We’re introducing a new blogger to the site: Dr. Fred A. Engleberry. Dr. F.A.E. holds a PhD from MIT (Muckton Institute of Talknology) and has several months of valuable experience with applied technology. We are pleased to have Dr. F.A.E. available to answer questions collected from customers around the world.

Dr. F.A.E, “Smoky” from General Specifics Inc. sent a question…”Why did my FET fail?” Without further ado, we’ll turn the session over to Dr. Fred.

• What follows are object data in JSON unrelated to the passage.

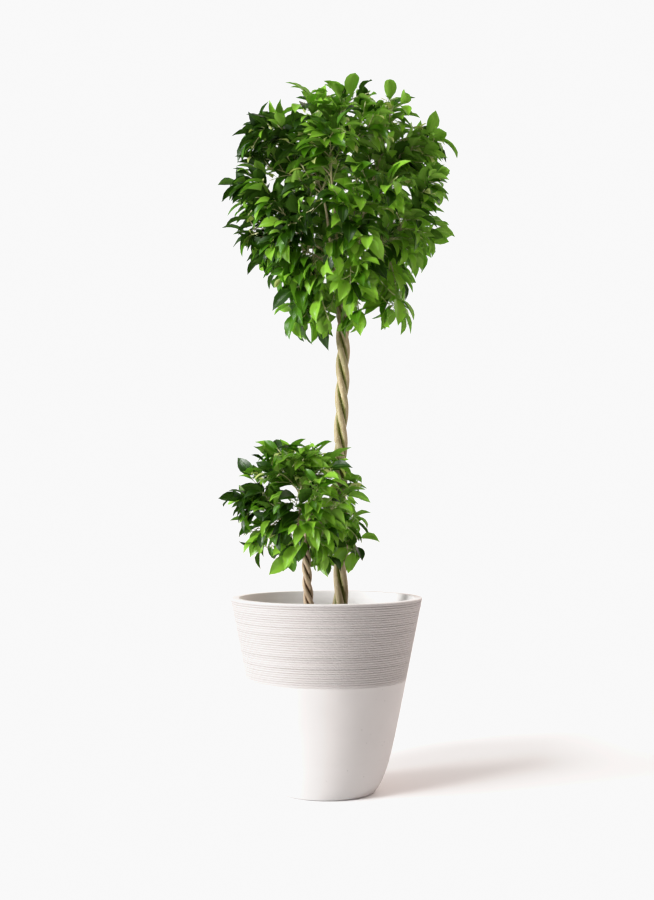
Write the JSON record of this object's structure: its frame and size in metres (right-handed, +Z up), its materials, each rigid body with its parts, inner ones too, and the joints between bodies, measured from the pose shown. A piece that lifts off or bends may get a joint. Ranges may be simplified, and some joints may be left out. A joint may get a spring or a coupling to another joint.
{
  "type": "potted weeping fig topiary",
  "caption": "Weeping fig topiary with a tall and a low ball-shaped head of leaves on twisted stems, in a round tapered pot with a ribbed upper band.",
  "frame": {"origin": "middle of the pot's flat underside, on the surface the plant stands on", "axes": "+Z up, +X to the right and +Y away from whoever faces the front, where the low head stands in front of the tall stem and to its left"},
  "size_m": [0.4822, 0.4612, 1.3619],
  "materials": {
    "pot": "matt off-white moulded composite, fine ribs on the upper band, smooth below",
    "soil": "dark brown potting mix, coarse and matt",
    "bark": "smooth pale tan young bark with olive-green streaks",
    "leaf": "glossy mid to dark green leaves, yellow-green at the shoot tips"
  },
  "bodies": {
    "root": {"pot": "pot", "soil": "soil", "tall_strand_1": "bark", "tall_strand_2": "bark", "tall_strand_3": "bark", "tall_bough_1": "bark", "tall_bough_2": "bark", "tall_bough_3": "bark", "tall_bough_4": "bark", "tall_bough_5": "bark", "tall_bough_6": "bark", "tall_bough_7": "bark", "tall_bough_8": "bark", "tall_bough_9": "bark", "tall_foliage_1": "leaf", "tall_foliage_2": "leaf", "tall_foliage_3": "leaf", "tall_foliage_4": "leaf", "tall_foliage_5": "leaf", "tall_foliage_6": "leaf", "tall_foliage_7": "leaf", "tall_foliage_8": "leaf", "tall_foliage_9": "leaf", "low_strand_1": "bark", "low_strand_2": "bark", "low_strand_3": "bark", "low_bough_1": "bark", "low_bough_2": "bark", "low_bough_3": "bark", "low_bough_4": "bark", "low_foliage_1": "leaf", "low_foliage_2": "leaf", "low_foliage_3": "leaf", "low_foliage_4": "leaf"}
  },
  "joints": []
}
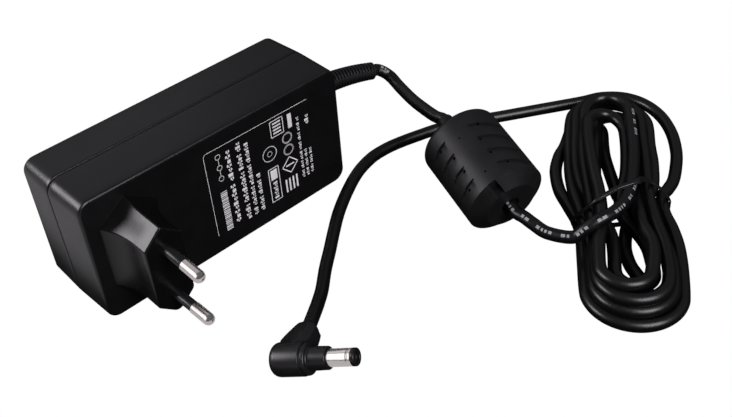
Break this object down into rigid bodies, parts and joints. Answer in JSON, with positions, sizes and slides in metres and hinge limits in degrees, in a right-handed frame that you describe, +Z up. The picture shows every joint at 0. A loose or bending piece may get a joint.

First of all, Smoky, you’re probably expecting a lot of annoying questions about your design. Such as, what frequency you’re running at, what the gate drive circuit looks like, what the load is and what supply voltage is present. Some design engineers might try to determine whether there is an avalanche condition beyond what the device might be reasonably expected to tolerate, whether the gate drive is insufficient or oscillating, whether the load is inductive, whether voltage spikes creep too close to breakdown voltages on the gate or drain, or whether the total package dissipation is being exceeded.

However, let’s say in this instance I could see your schematic and Bill of Materials (BOM). Your gate resistor, R42, as noted on the schematic, should be one ohm, but the BOM shows 1,000 ohms. Replace this resistor with the proper value and you will find that your FET turn-on and turn-off rise and fall times will become reasonable and you will avoid gate oscillation – and your FET design will become robust.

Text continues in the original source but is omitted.